START AVAILABLE RECORDS

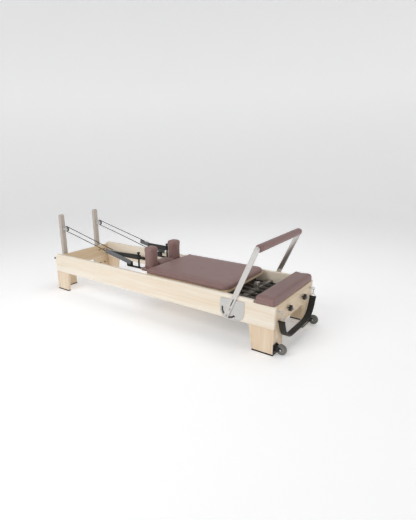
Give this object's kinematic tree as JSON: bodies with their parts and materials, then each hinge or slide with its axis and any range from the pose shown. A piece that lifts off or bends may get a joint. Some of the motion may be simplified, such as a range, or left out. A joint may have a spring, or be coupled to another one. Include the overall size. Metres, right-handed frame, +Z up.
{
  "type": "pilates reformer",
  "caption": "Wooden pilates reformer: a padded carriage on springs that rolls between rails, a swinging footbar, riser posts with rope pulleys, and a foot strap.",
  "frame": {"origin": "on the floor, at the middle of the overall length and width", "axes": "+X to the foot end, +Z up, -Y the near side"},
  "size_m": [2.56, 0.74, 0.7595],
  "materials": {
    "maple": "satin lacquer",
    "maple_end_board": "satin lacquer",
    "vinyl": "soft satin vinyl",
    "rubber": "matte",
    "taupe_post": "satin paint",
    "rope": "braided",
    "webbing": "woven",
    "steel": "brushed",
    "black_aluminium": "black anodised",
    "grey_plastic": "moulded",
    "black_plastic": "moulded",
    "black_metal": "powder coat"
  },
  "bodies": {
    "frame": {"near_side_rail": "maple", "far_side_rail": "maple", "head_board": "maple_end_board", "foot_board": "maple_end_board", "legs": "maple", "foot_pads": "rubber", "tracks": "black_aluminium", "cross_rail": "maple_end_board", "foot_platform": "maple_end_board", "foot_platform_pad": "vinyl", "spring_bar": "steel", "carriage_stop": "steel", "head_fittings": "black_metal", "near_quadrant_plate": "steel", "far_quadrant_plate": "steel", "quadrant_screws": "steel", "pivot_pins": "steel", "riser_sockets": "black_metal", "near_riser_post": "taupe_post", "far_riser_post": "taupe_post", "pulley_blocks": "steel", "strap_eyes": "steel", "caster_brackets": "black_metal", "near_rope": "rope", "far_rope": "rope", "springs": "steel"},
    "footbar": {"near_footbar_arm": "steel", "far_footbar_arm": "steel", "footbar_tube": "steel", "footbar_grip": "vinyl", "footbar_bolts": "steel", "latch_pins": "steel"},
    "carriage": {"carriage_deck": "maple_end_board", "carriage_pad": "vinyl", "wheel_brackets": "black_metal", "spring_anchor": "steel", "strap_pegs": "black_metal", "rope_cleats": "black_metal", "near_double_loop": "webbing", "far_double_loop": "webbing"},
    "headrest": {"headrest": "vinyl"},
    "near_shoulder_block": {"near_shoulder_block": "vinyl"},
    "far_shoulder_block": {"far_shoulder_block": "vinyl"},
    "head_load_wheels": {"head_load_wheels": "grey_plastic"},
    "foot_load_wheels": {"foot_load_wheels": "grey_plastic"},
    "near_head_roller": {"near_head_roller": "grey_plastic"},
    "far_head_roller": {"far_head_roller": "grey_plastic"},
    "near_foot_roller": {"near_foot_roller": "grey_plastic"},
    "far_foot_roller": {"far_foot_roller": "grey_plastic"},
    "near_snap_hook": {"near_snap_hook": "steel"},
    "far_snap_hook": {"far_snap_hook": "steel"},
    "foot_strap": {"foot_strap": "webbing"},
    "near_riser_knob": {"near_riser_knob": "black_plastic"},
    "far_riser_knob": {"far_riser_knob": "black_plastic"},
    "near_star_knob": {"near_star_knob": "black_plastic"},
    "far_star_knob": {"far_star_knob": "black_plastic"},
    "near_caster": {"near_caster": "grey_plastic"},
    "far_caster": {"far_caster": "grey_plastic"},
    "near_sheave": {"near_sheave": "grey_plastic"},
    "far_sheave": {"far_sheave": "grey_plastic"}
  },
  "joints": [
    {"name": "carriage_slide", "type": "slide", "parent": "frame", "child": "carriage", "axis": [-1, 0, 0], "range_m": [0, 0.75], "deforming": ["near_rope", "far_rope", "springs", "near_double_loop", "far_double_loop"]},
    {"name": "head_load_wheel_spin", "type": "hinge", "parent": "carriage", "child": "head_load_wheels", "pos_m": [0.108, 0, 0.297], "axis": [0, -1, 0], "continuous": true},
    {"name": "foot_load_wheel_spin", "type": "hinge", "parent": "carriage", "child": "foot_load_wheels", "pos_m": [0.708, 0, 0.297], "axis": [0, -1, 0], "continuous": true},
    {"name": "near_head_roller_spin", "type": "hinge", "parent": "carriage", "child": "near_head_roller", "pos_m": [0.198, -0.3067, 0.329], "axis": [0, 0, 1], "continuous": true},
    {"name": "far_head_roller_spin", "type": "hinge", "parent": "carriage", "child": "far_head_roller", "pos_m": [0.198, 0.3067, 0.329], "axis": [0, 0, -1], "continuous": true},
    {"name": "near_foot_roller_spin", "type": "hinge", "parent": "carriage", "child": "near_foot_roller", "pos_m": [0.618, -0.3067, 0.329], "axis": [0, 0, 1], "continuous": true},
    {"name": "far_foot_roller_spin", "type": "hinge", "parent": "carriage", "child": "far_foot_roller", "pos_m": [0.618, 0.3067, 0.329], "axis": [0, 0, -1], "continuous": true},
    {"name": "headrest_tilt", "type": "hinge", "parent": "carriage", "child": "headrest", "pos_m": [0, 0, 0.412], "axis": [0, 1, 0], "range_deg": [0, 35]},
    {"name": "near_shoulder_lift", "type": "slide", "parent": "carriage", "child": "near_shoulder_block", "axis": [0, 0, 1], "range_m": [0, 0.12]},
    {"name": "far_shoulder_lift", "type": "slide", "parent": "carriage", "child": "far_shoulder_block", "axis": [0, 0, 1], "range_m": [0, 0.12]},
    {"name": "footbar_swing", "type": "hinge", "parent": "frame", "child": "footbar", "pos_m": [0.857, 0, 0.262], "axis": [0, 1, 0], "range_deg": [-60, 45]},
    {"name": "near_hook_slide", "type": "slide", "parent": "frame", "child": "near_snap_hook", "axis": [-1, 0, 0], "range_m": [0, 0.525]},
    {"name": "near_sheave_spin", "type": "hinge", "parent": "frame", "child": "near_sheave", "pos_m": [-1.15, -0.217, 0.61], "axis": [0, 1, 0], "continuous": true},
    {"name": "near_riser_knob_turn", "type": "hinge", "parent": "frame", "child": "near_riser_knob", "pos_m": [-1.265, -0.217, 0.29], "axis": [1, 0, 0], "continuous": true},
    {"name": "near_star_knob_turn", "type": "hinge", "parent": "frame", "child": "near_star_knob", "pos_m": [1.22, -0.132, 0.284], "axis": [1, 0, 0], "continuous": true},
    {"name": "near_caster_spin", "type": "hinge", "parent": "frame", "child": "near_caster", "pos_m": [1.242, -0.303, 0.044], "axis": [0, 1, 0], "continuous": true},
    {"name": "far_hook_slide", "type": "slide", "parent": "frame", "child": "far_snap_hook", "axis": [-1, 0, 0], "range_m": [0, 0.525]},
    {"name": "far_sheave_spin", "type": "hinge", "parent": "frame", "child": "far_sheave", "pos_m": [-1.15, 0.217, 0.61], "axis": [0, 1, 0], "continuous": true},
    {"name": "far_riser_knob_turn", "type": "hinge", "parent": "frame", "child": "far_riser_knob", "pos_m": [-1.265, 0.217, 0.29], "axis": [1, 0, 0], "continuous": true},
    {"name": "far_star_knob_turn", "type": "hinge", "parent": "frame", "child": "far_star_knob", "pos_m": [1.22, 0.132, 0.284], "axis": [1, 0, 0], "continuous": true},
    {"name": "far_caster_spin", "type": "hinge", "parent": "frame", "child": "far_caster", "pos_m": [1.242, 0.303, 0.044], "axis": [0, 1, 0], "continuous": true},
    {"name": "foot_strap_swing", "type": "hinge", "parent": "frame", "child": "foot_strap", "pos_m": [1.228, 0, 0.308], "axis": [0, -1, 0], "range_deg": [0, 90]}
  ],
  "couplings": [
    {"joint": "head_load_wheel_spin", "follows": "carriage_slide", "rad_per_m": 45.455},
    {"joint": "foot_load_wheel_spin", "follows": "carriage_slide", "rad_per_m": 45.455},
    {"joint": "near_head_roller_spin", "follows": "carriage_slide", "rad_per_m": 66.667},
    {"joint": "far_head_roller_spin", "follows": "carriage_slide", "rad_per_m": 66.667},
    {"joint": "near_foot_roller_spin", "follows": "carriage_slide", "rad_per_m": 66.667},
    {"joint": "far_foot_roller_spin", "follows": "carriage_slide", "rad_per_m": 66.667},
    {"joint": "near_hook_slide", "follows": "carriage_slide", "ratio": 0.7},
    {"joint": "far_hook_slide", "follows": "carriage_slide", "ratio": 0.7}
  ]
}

END AVAILABLE RECORDS
START AVAILABLE RECORDS

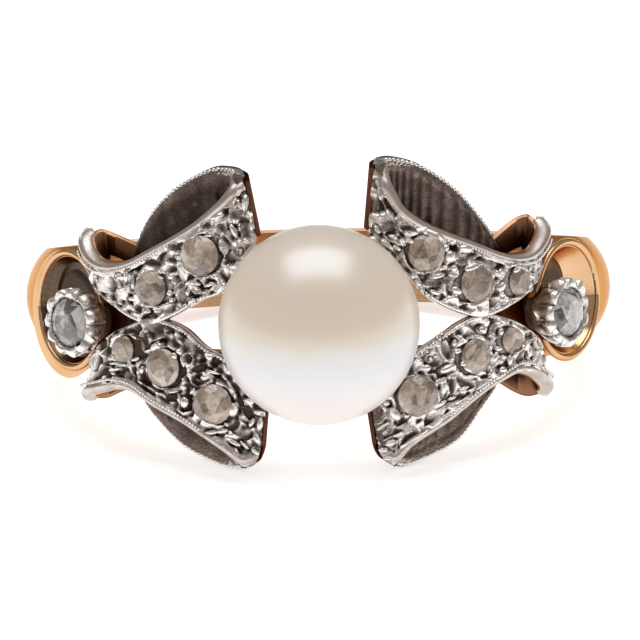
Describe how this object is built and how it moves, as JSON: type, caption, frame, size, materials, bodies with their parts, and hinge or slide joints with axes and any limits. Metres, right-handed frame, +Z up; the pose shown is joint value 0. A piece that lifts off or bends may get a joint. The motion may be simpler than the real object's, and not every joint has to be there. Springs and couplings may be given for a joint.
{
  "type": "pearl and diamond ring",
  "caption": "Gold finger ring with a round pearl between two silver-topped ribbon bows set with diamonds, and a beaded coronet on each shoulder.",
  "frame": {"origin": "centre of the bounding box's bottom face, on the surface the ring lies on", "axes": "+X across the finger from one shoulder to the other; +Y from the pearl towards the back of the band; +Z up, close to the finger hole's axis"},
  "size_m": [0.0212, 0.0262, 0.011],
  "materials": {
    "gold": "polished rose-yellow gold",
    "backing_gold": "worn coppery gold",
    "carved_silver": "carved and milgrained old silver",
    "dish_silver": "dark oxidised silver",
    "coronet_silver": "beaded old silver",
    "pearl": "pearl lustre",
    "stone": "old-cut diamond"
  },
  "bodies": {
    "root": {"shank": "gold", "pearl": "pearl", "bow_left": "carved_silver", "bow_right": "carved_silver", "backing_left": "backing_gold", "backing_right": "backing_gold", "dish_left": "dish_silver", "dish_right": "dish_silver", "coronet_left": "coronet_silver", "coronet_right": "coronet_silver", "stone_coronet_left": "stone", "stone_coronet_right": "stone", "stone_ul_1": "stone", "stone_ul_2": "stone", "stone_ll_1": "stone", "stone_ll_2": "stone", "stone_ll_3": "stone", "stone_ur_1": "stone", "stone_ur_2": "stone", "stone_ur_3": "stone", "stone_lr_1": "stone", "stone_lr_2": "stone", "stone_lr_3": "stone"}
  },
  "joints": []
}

END AVAILABLE RECORDS

• _THE EXERCISE_: The lines to collect are those holding the string "object"; copy them all.

• _SOLUTION TO THIS TASK_:
Give this object's kinematic tree as JSON: bodies with their parts and materials, then each hinge or slide with its axis and any range from the pose shown. A piece that lifts off or bends may get a joint. Some of the motion may be simplified, such as a range, or left out. A joint may have a spring, or be coupled to another one. Include the overall size. Metres, right-handed frame, +Z up.
Describe how this object is built and how it moves, as JSON: type, caption, frame, size, materials, bodies with their parts, and hinge or slide joints with axes and any limits. Metres, right-handed frame, +Z up; the pose shown is joint value 0. A piece that lifts off or bends may get a joint. The motion may be simpler than the real object's, and not every joint has to be there. Springs and couplings may be given for a joint.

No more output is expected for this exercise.